Secara gradual, hubungan Nusantara dan Timur Tengah sudah berlangsung sejak lama. Hal ini dapat dilihat dari peninggalan-peninggalan sejarah yang menyebut, baik secara eksplisit maupun implisit, tentang Nusantara.
Kelemahan-kelemahan dari teori masuknya Islam ke Nusantara adalah lebih merujuk kepada fakta-fakta sejarah tentang tokoh dan karya-karyanya. Tidak pada kajian budaya dan relasi antar bangsa pada masa Islam mulai hadir sejak abad ke-7 di Jazirah Arab. Padahal, relasi dan budaya antar bangsa ini sangat menentukan: kapan dan di mana penduduk Nusantara pertama memeluk agama Islam. Sebagian mengatakan: titik nol Islam Nusantara adalah di tanah Barus, mengingat komoditas “ekspor” yang paling populer pada masa lalu adalah kapur Barus tersebut. Di samping, huruf-huruf yang secara epigraf (Arabes) sudah dikenal di perkampungan Barus.

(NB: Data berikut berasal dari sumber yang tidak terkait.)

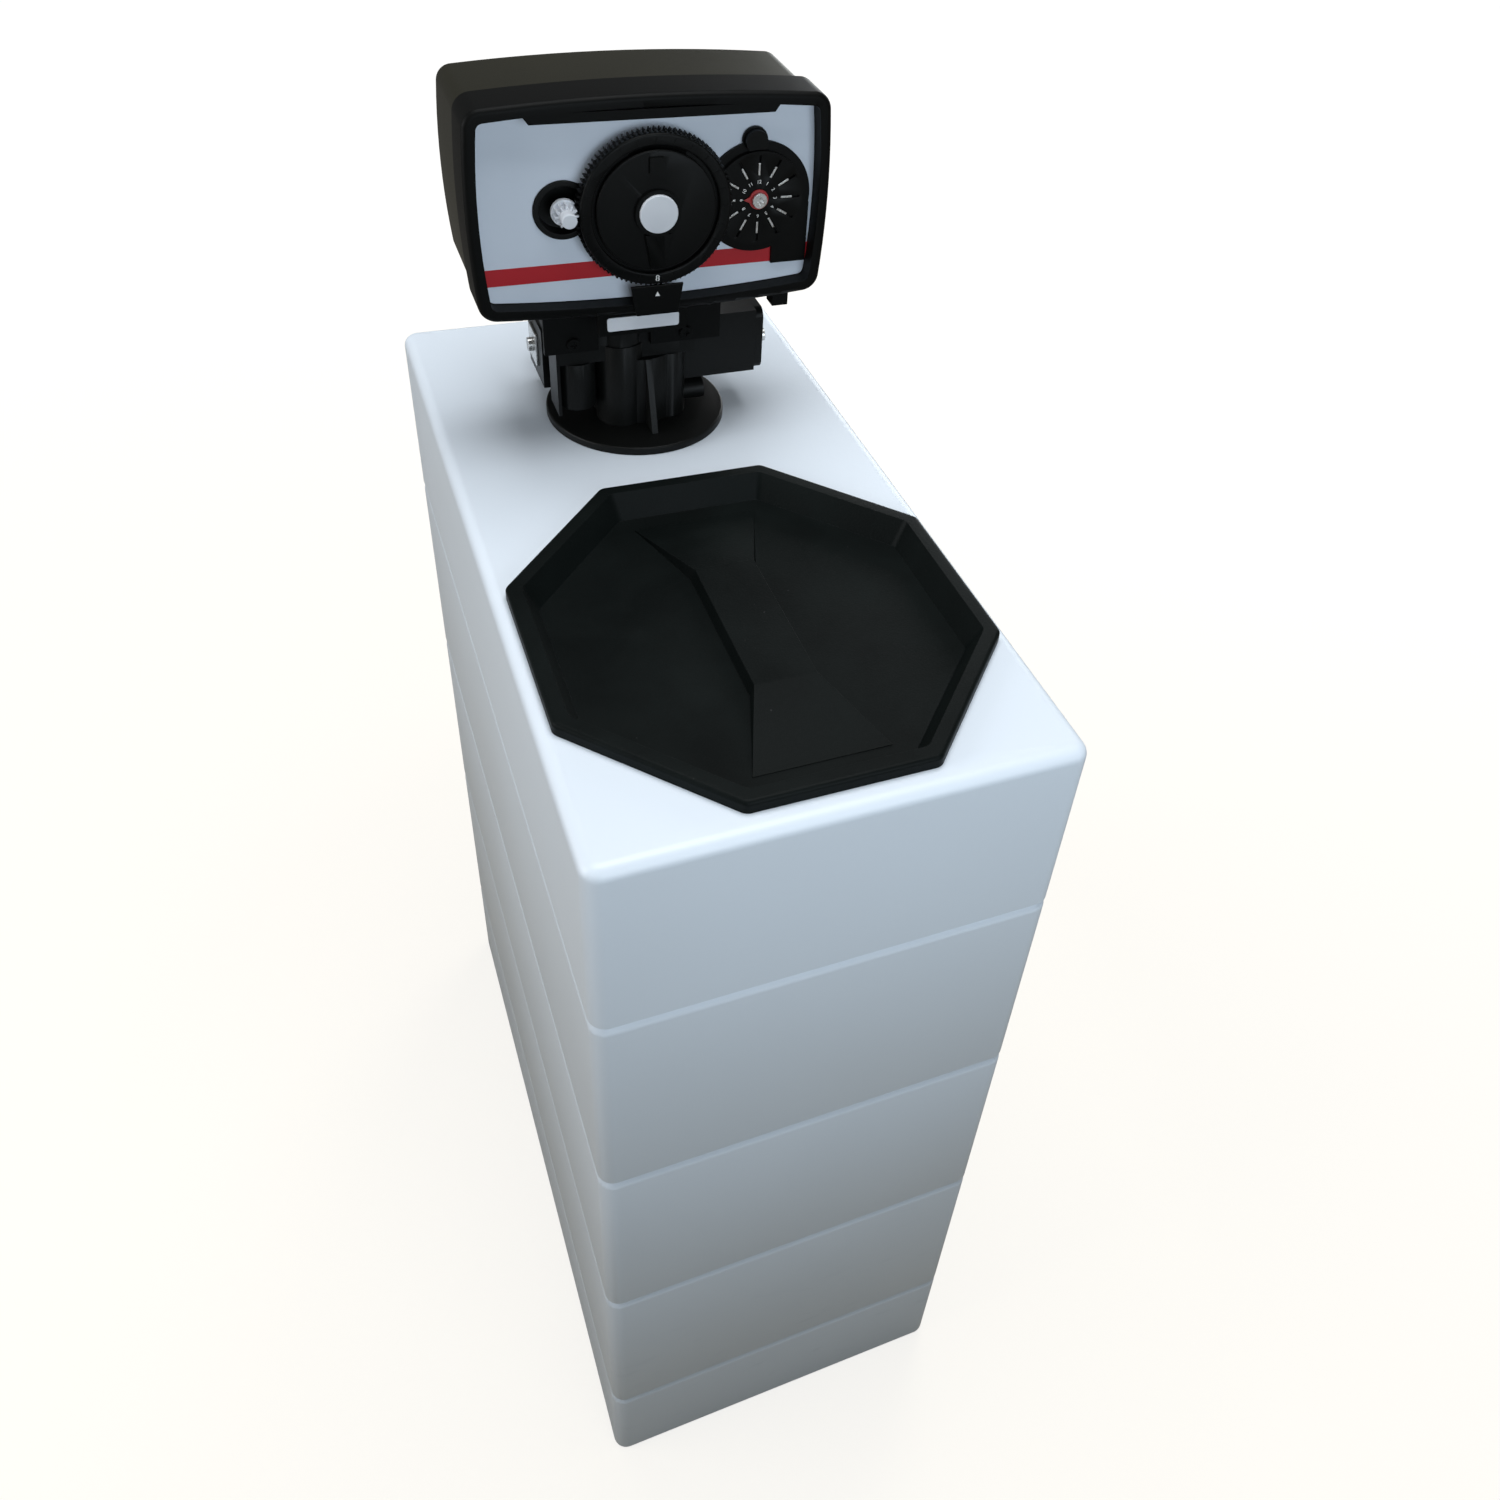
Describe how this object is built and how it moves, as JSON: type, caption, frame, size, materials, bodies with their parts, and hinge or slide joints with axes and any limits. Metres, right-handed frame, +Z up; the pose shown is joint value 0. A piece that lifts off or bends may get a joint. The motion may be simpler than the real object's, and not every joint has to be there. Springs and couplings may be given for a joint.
{
  "type": "water softener",
  "caption": "Compact cabinet water softener: ribbed white salt cabinet with a lift-off black lid and a black clock-driven control valve on top.",
  "frame": {"origin": "centre of the underside of the cabinet, on the floor", "axes": "+Z up, -Y is the front where the salt lid lies and the clock face looks, +X to the right as seen from the front"},
  "size_m": [0.21, 0.409, 0.7295],
  "materials": {
    "cabinet": "satin moulded plastic, bluish white",
    "lid": "fine-grained black moulded plastic",
    "head": "satin black moulded plastic",
    "valve": "black glass-filled plastic with a soft sheen",
    "gear": "smooth black acetal",
    "label": "smooth pale blue-grey printed face plate",
    "pale_knob": "smooth white acetal",
    "red": "smooth red plastic",
    "steel": "plain bright steel",
    "brass": "turned brass",
    "rubber": "black rubber",
    "tank": "filament wound blue-green pressure vessel",
    "tank_base": "black moulded foot",
    "resin": "bed of amber resin beads",
    "inner_plastic": "plain off-white moulded plastic"
  },
  "bodies": {
    "cabinet": {"cabinet_tub": "cabinet", "cabinet_top": "cabinet", "salt_grid": "inner_plastic", "brine_well": "inner_plastic", "brine_pickup": "inner_plastic", "mineral_tank": "tank", "tank_foot": "tank_base", "resin_bed": "resin", "riser_tube": "inner_plastic", "bottom_strainer": "inner_plastic", "valve_body": "valve", "piston_seals": "rubber", "seal_spacers": "inner_plastic", "end_plug": "valve", "plug_retainer": "steel", "injector_cap": "valve", "valve_screws": "steel", "drain_fitting": "valve", "inlet_coupling": "valve", "outlet_coupling": "valve", "port_clips": "steel", "front_frame": "head", "rear_cover": "head", "back_plate": "head", "label_plate": "label", "pinion_cup": "valve", "drive_motor": "steel", "skipper_base": "gear", "skipper_pointer": "red", "skipper_screw": "steel", "time_pointer": "gear", "blank_tag": "pale_knob", "cord_gland": "rubber", "head_screws": "head"},
    "lid": {"salt_lid": "lid"},
    "well_cap_body": {"well_cap": "inner_plastic"},
    "float": {"safety_float": "inner_plastic"},
    "piston_body": {"piston": "brass", "piston_rod": "steel"},
    "brine_stem_body": {"brine_stem": "steel"},
    "knob": {"program_knob": "gear", "main_gear": "pale_knob"},
    "button": {"center_button": "pale_knob"},
    "day_dial": {"day_gear": "gear"},
    "set_shaft_body": {"set_shaft": "steel"},
    "pinion": {"drive_pinion": "pale_knob"},
    "skipper": {"skipper_wheel": "gear"},
    "day_tab_1_body": {"day_tab_1": "steel"},
    "day_tab_2_body": {"day_tab_2": "steel"},
    "day_tab_3_body": {"day_tab_3": "steel"},
    "day_tab_4_body": {"day_tab_4": "steel"},
    "day_tab_5_body": {"day_tab_5": "steel"},
    "day_tab_6_body": {"day_tab_6": "steel"},
    "day_tab_7_body": {"day_tab_7": "steel"},
    "day_tab_8_body": {"day_tab_8": "steel"},
    "day_tab_9_body": {"day_tab_9": "steel"},
    "day_tab_10_body": {"day_tab_10": "steel"},
    "day_tab_11_body": {"day_tab_11": "steel"},
    "day_tab_12_body": {"day_tab_12": "steel"}
  },
  "joints": [
    {"name": "lid_lift", "type": "slide", "parent": "cabinet", "child": "lid", "axis": [0, 0, 1], "range_m": [0, 0.12]},
    {"name": "well_cap_lift", "type": "slide", "parent": "cabinet", "child": "well_cap_body", "axis": [0, 0, 1], "range_m": [0, 0.05]},
    {"name": "float_rise", "type": "slide", "parent": "cabinet", "child": "float", "axis": [0, 0, 1], "range_m": [0, 0.04]},
    {"name": "piston_stroke", "type": "slide", "parent": "cabinet", "child": "piston_body", "axis": [0, 0, 1], "range_m": [-0.01, 0.01]},
    {"name": "brine_stem_press", "type": "slide", "parent": "cabinet", "child": "brine_stem_body", "axis": [0, 0, -1], "range_m": [0, 0.004], "stiffness_N_per_m": 500},
    {"name": "knob_turn", "type": "hinge", "parent": "cabinet", "child": "knob", "pos_m": [-0.003, 0.05, 0.679], "axis": [0, -1, 0], "continuous": true},
    {"name": "button_press", "type": "slide", "parent": "knob", "child": "button", "axis": [0, 1, 0], "range_m": [0, 0.0028], "stiffness_N_per_m": 600},
    {"name": "day_dial_turn", "type": "hinge", "parent": "cabinet", "child": "day_dial", "pos_m": [-0.003, 0.05, 0.679], "axis": [0, -1, 0], "continuous": true},
    {"name": "pinion_push", "type": "slide", "parent": "cabinet", "child": "set_shaft_body", "axis": [0, 1, 0], "range_m": [0, 0.005], "stiffness_N_per_m": 400},
    {"name": "pinion_turn", "type": "hinge", "parent": "set_shaft_body", "child": "pinion", "pos_m": [-0.0429, 0.05, 0.679], "axis": [0, -1, 0], "continuous": true},
    {"name": "skipper_turn", "type": "hinge", "parent": "cabinet", "child": "skipper", "pos_m": [0.0465, 0.055, 0.6786], "axis": [0, -1, 0], "continuous": true},
    {"name": "day_tab_1_slide", "type": "slide", "parent": "skipper", "child": "day_tab_1_body", "axis": [1, 0, 0], "range_m": [0, 0.0035]},
    {"name": "day_tab_2_slide", "type": "slide", "parent": "skipper", "child": "day_tab_2_body", "axis": [0.866, 0, 0.5], "range_m": [0, 0.0035]},
    {"name": "day_tab_3_slide", "type": "slide", "parent": "skipper", "child": "day_tab_3_body", "axis": [0.5, 0, 0.866], "range_m": [0, 0.0035]},
    {"name": "day_tab_4_slide", "type": "slide", "parent": "skipper", "child": "day_tab_4_body", "axis": [0, 0, 1], "range_m": [0, 0.0035]},
    {"name": "day_tab_5_slide", "type": "slide", "parent": "skipper", "child": "day_tab_5_body", "axis": [-0.5, 0, 0.866], "range_m": [0, 0.0035]},
    {"name": "day_tab_6_slide", "type": "slide", "parent": "skipper", "child": "day_tab_6_body", "axis": [-0.866, 0, 0.5], "range_m": [0, 0.0035]},
    {"name": "day_tab_7_slide", "type": "slide", "parent": "skipper", "child": "day_tab_7_body", "axis": [-1, 0, 0], "range_m": [0, 0.0035]},
    {"name": "day_tab_8_slide", "type": "slide", "parent": "skipper", "child": "day_tab_8_body", "axis": [-0.866, 0, -0.5], "range_m": [0, 0.0035]},
    {"name": "day_tab_9_slide", "type": "slide", "parent": "skipper", "child": "day_tab_9_body", "axis": [-0.5, 0, -0.866], "range_m": [0, 0.0035]},
    {"name": "day_tab_10_slide", "type": "slide", "parent": "skipper", "child": "day_tab_10_body", "axis": [0, 0, -1], "range_m": [0, 0.0035]},
    {"name": "day_tab_11_slide", "type": "slide", "parent": "skipper", "child": "day_tab_11_body", "axis": [0.5, 0, -0.866], "range_m": [0, 0.0035]},
    {"name": "day_tab_12_slide", "type": "slide", "parent": "skipper", "child": "day_tab_12_body", "axis": [0.866, 0, -0.5], "range_m": [0, 0.0035]}
  ],
  "couplings": [
    {"joint": "pinion_turn", "follows": "day_dial_turn", "ratio": -7.8333}
  ]
}
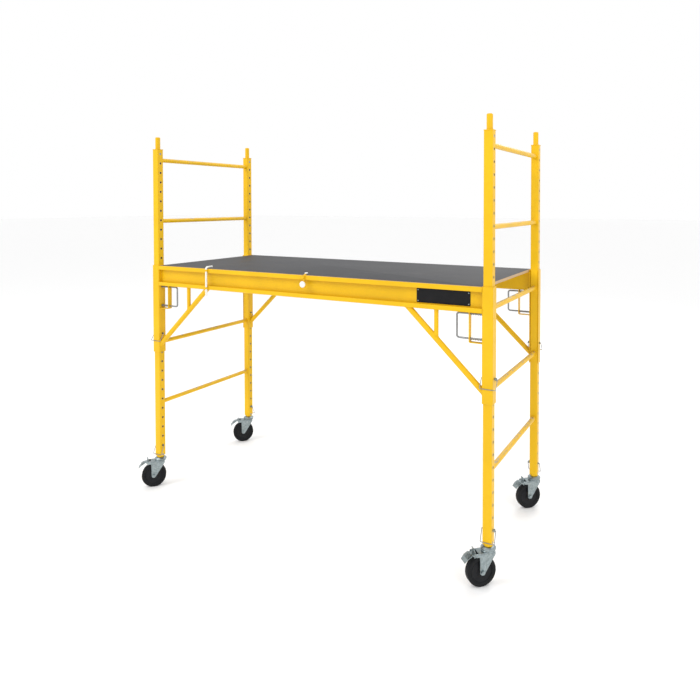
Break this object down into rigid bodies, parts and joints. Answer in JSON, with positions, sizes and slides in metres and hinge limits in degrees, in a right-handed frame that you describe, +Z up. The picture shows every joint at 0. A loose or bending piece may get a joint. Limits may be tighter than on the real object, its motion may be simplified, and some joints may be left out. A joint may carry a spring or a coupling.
{
  "type": "baker scaffold",
  "caption": "Rolling baker scaffold: ladder end frames, a platform on side beams pinned at a chosen height, diagonal braces, sprung U pins and braked swivel casters.",
  "frame": {"origin": "on the floor, midway between the four posts", "axes": "+X along the platform, +Y from front to rear, +Z up"},
  "size_m": [1.9812, 0.8496, 1.886],
  "materials": {
    "yellow_frame": "satin powder coat with light scuffs",
    "zinc_fitting": "bright zinc plate",
    "steel_rod": "zinc-plated drawn rod",
    "spring_wire": "zinc-plated spring wire",
    "film_faced_ply": "dark film-faced plywood, low sheen",
    "timber_cleat": "raw planed softwood",
    "label_plate": "plain black plate",
    "white_latch": "white coated rod",
    "black_wheel": "matte moulded rubber tread on a plastic hub"
  },
  "bodies": {
    "scaffold_frame": {"post_front_left": "yellow_frame", "post_front_right": "yellow_frame", "post_rear_left": "yellow_frame", "post_rear_right": "yellow_frame", "post_top_plates": "yellow_frame", "coupling_pins": "yellow_frame", "foot_collars": "yellow_frame", "rungs_left": "yellow_frame", "rungs_right": "yellow_frame", "beam_front": "yellow_frame", "beam_rear": "yellow_frame", "end_channels_front": "yellow_frame", "end_channels_rear": "yellow_frame", "braces": "yellow_frame", "struts": "yellow_frame", "pin_brackets_front": "yellow_frame", "pin_brackets_rear": "yellow_frame", "deck_panel": "film_faced_ply", "deck_cleats": "timber_cleat", "deck_screws": "zinc_fitting", "label_plate": "label_plate", "label_rivets": "zinc_fitting", "latch_guides": "yellow_frame", "u_pin_springs_front_left": "spring_wire", "u_pin_springs_front_right": "spring_wire", "u_pin_springs_rear_left": "spring_wire", "u_pin_springs_rear_right": "spring_wire", "truss_lock_pins": "zinc_fitting", "caster_lock_pins": "zinc_fitting", "caster_stems": "zinc_fitting"},
    "caster_swivel_front_left": {"caster_fork_front_left": "zinc_fitting", "caster_axle_front_left": "zinc_fitting"},
    "caster_wheel_front_left": {"caster_wheel_front_left": "black_wheel"},
    "caster_brake_front_left": {"caster_brake_front_left": "zinc_fitting"},
    "u_pin_front_left": {"u_pin_front_left": "steel_rod"},
    "truss_bail_front_left": {"truss_bail_front_left": "steel_rod"},
    "caster_bail_front_left": {"caster_bail_front_left": "steel_rod"},
    "caster_swivel_front_right": {"caster_fork_front_right": "zinc_fitting", "caster_axle_front_right": "zinc_fitting"},
    "caster_wheel_front_right": {"caster_wheel_front_right": "black_wheel"},
    "caster_brake_front_right": {"caster_brake_front_right": "zinc_fitting"},
    "u_pin_front_right": {"u_pin_front_right": "steel_rod"},
    "truss_bail_front_right": {"truss_bail_front_right": "steel_rod"},
    "caster_bail_front_right": {"caster_bail_front_right": "steel_rod"},
    "caster_swivel_rear_left": {"caster_fork_rear_left": "zinc_fitting", "caster_axle_rear_left": "zinc_fitting"},
    "caster_wheel_rear_left": {"caster_wheel_rear_left": "black_wheel"},
    "caster_brake_rear_left": {"caster_brake_rear_left": "zinc_fitting"},
    "u_pin_rear_left": {"u_pin_rear_left": "steel_rod"},
    "truss_bail_rear_left": {"truss_bail_rear_left": "steel_rod"},
    "caster_bail_rear_left": {"caster_bail_rear_left": "steel_rod"},
    "caster_swivel_rear_right": {"caster_fork_rear_right": "zinc_fitting", "caster_axle_rear_right": "zinc_fitting"},
    "caster_wheel_rear_right": {"caster_wheel_rear_right": "black_wheel"},
    "caster_brake_rear_right": {"caster_brake_rear_right": "zinc_fitting"},
    "u_pin_rear_right": {"u_pin_rear_right": "steel_rod"},
    "truss_bail_rear_right": {"truss_bail_rear_right": "steel_rod"},
    "caster_bail_rear_right": {"caster_bail_rear_right": "steel_rod"},
    "deck_latch": {"deck_latch": "white_latch"},
    "deck_clip": {"deck_clip": "white_latch"}
  },
  "joints": [
    {"name": "swivel_front_left", "type": "hinge", "parent": "scaffold_frame", "child": "caster_swivel_front_left", "pos_m": [-0.925, -0.362, 0.14], "axis": [0, 0, 1], "continuous": true},
    {"name": "wheel_roll_front_left", "type": "hinge", "parent": "caster_swivel_front_left", "child": "caster_wheel_front_left", "pos_m": [-0.94904, -0.38604, 0.0625], "axis": [-0.7071, 0.7071, 0], "continuous": true},
    {"name": "brake_press_front_left", "type": "hinge", "parent": "caster_swivel_front_left", "child": "caster_brake_front_left", "pos_m": [-0.97025, -0.40725, 0.134], "axis": [0.7071, -0.7071, 0], "range_deg": [0, 18]},
    {"name": "u_pin_pull_front_left", "type": "slide", "parent": "scaffold_frame", "child": "u_pin_front_left", "axis": [1, 0, 0], "range_m": [0, 0.036], "stiffness_N_per_m": 1200, "springref_m": -0.008, "deforming": ["u_pin_springs_front_left"]},
    {"name": "truss_bail_lift_front_left", "type": "hinge", "parent": "scaffold_frame", "child": "truss_bail_front_left", "pos_m": [-0.925, -0.362, 0.8316], "axis": [-1, 0, 0], "range_deg": [0, 112]},
    {"name": "caster_bail_lift_front_left", "type": "hinge", "parent": "scaffold_frame", "child": "caster_bail_front_left", "pos_m": [-0.925, -0.362, 0.222], "axis": [-1, 0, 0], "range_deg": [0, 112]},
    {"name": "swivel_front_right", "type": "hinge", "parent": "scaffold_frame", "child": "caster_swivel_front_right", "pos_m": [0.925, -0.362, 0.14], "axis": [0, 0, 1], "continuous": true},
    {"name": "wheel_roll_front_right", "type": "hinge", "parent": "caster_swivel_front_right", "child": "caster_wheel_front_right", "pos_m": [0.90096, -0.38604, 0.0625], "axis": [-0.7071, 0.7071, 0], "continuous": true},
    {"name": "brake_press_front_right", "type": "hinge", "parent": "caster_swivel_front_right", "child": "caster_brake_front_right", "pos_m": [0.87974, -0.40725, 0.134], "axis": [0.7071, -0.7071, 0], "range_deg": [0, 18]},
    {"name": "u_pin_pull_front_right", "type": "slide", "parent": "scaffold_frame", "child": "u_pin_front_right", "axis": [-1, 0, 0], "range_m": [0, 0.036], "stiffness_N_per_m": 1200, "springref_m": -0.008, "deforming": ["u_pin_springs_front_right"]},
    {"name": "truss_bail_lift_front_right", "type": "hinge", "parent": "scaffold_frame", "child": "truss_bail_front_right", "pos_m": [0.925, -0.362, 0.8316], "axis": [-1, 0, 0], "range_deg": [0, 112]},
    {"name": "caster_bail_lift_front_right", "type": "hinge", "parent": "scaffold_frame", "child": "caster_bail_front_right", "pos_m": [0.925, -0.362, 0.222], "axis": [-1, 0, 0], "range_deg": [0, 112]},
    {"name": "swivel_rear_left", "type": "hinge", "parent": "scaffold_frame", "child": "caster_swivel_rear_left", "pos_m": [-0.925, 0.362, 0.14], "axis": [0, 0, 1], "continuous": true},
    {"name": "wheel_roll_rear_left", "type": "hinge", "parent": "caster_swivel_rear_left", "child": "caster_wheel_rear_left", "pos_m": [-0.94904, 0.33796, 0.0625], "axis": [-0.7071, 0.7071, 0], "continuous": true},
    {"name": "brake_press_rear_left", "type": "hinge", "parent": "caster_swivel_rear_left", "child": "caster_brake_rear_left", "pos_m": [-0.97025, 0.31674, 0.134], "axis": [0.7071, -0.7071, 0], "range_deg": [0, 18]},
    {"name": "u_pin_pull_rear_left", "type": "slide", "parent": "scaffold_frame", "child": "u_pin_rear_left", "axis": [1, 0, 0], "range_m": [0, 0.036], "stiffness_N_per_m": 1200, "springref_m": -0.008, "deforming": ["u_pin_springs_rear_left"]},
    {"name": "truss_bail_lift_rear_left", "type": "hinge", "parent": "scaffold_frame", "child": "truss_bail_rear_left", "pos_m": [-0.925, 0.362, 0.8316], "axis": [1, 0, 0], "range_deg": [0, 112]},
    {"name": "caster_bail_lift_rear_left", "type": "hinge", "parent": "scaffold_frame", "child": "caster_bail_rear_left", "pos_m": [-0.925, 0.362, 0.222], "axis": [1, 0, 0], "range_deg": [0, 112]},
    {"name": "swivel_rear_right", "type": "hinge", "parent": "scaffold_frame", "child": "caster_swivel_rear_right", "pos_m": [0.925, 0.362, 0.14], "axis": [0, 0, 1], "continuous": true},
    {"name": "wheel_roll_rear_right", "type": "hinge", "parent": "caster_swivel_rear_right", "child": "caster_wheel_rear_right", "pos_m": [0.90096, 0.33796, 0.0625], "axis": [-0.7071, 0.7071, 0], "continuous": true},
    {"name": "brake_press_rear_right", "type": "hinge", "parent": "caster_swivel_rear_right", "child": "caster_brake_rear_right", "pos_m": [0.87974, 0.31674, 0.134], "axis": [0.7071, -0.7071, 0], "range_deg": [0, 18]},
    {"name": "u_pin_pull_rear_right", "type": "slide", "parent": "scaffold_frame", "child": "u_pin_rear_right", "axis": [-1, 0, 0], "range_m": [0, 0.036], "stiffness_N_per_m": 1200, "springref_m": -0.008, "deforming": ["u_pin_springs_rear_right"]},
    {"name": "truss_bail_lift_rear_right", "type": "hinge", "parent": "scaffold_frame", "child": "truss_bail_rear_right", "pos_m": [0.925, 0.362, 0.8316], "axis": [1, 0, 0], "range_deg": [0, 112]},
    {"name": "caster_bail_lift_rear_right", "type": "hinge", "parent": "scaffold_frame", "child": "caster_bail_rear_right", "pos_m": [0.925, 0.362, 0.222], "axis": [1, 0, 0], "range_deg": [0, 112]},
    {"name": "deck_latch_turn", "type": "hinge", "parent": "scaffold_frame", "child": "deck_latch", "pos_m": [-0.556, -0.3905, 1.15], "axis": [0, 0, 1], "range_deg": [0, 90]},
    {"name": "deck_clip_turn", "type": "hinge", "parent": "scaffold_frame", "child": "deck_clip", "pos_m": [0.044, -0.3895, 1.15], "axis": [0, 0, 1], "range_deg": [0, 90]}
  ]
}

Jiwa sastra pesantren sebagaimana saya sebutkan di sini yang kemudian menjadi sangat tersembunyi, tidak menampakkan dalam wujud ada dan ketiadaannya. Sebagaimana inti Islam tidak hanya terpusat pada tekstual dan kontekstual saja, melainkan juga esensial. Islam pada masa Rasulullah Saw misalnya lebih menekankan pada esensi ini, karena hanya sedikit yang mendokumentasikan ke dalam bentuk tulisan-tulisan. Bahkan, penulisan hadis pun masih sempat dilarang. Artinya, Islam pada masa Rasulullah Saw sangat substantif. Tidak mengenal wujud yang baku. Baru kemudian, pada fase pembukuan (kodifikasi), ketika al-Qur’an dibukukan ke dalam bentuk mushaf pada masa Khalifah Abu Bakar al-Shiddiq. Islam merepresentasikan bentuknya dan wajahnya ke dalam sebuah “magnun”. Dengan kata lain, Islam adalah kitab suci. Islam dalam pandangan ini tidak boleh bertentangan dengan kitab suci al-Qur’an al-maktub. Namun berikutnya, timbul permasalahan pada saat Perang Shiffin terjadi. Ketika otentikasi dan otoritas teks dipertanyakan kembali, karena begitu banyak tafsir-tafsir yang muncul sehingga melahirkan varian-varian golongan umat Islam.
Demikian, Islam datang ke Nusantara tidak bisa dipandang sebagai kedatangan teks suci. Islam diperkenalkan melalui teks. Melainkan, karena manusia Nusantara yang sudah mengenal nilai-nilai luhur keislaman secara substansial. Jika tidak demikian, Islam memang sulit berkembang sebagaimana tragedi Cordova yang ceritanya dibesar-besarkan. Dengan kata lain, Islam budaya di Nusantara bukanlah Islam bentuk, melainkan Islam substantif yang menghubungkan relasi ruhani yang bersifat esensial. Demikian pula, sastra pesantren tidak mengenalkan bentuk yang baku sebagaimana sastra Indonesia yang perdefinitif. Sastra pesantren bisa lebih banyak macam dan bentuknya, mengingat degradasi moral dan peradaban yang turun naik. Sastra pesantren pada masa huruf Arab belum dikenalkan secara massif, masih menggunakan huruf-huruf lokal sebagaimana Kawi dan lain sebagainya. Substansi Islam sudah dikenal luas sebagai inspirasi peradaban. Hal demikian perlu dilakukan penelitian secara jeli sebelum memutuskan sebuah peradaban berbasis agama seperti Hindu, Buddha, Islam sebagaimana dikenal di dalam buku-buku sejarah pada umumnya. Sebuah pertanyaan, apakah kemunculan Ramalan Jayabaya sudah mengenal huruf Arab? Yang konon, ramalan tersebut mengandung muatan dari kitab ramalan sebelumnya, “al-Asrar”.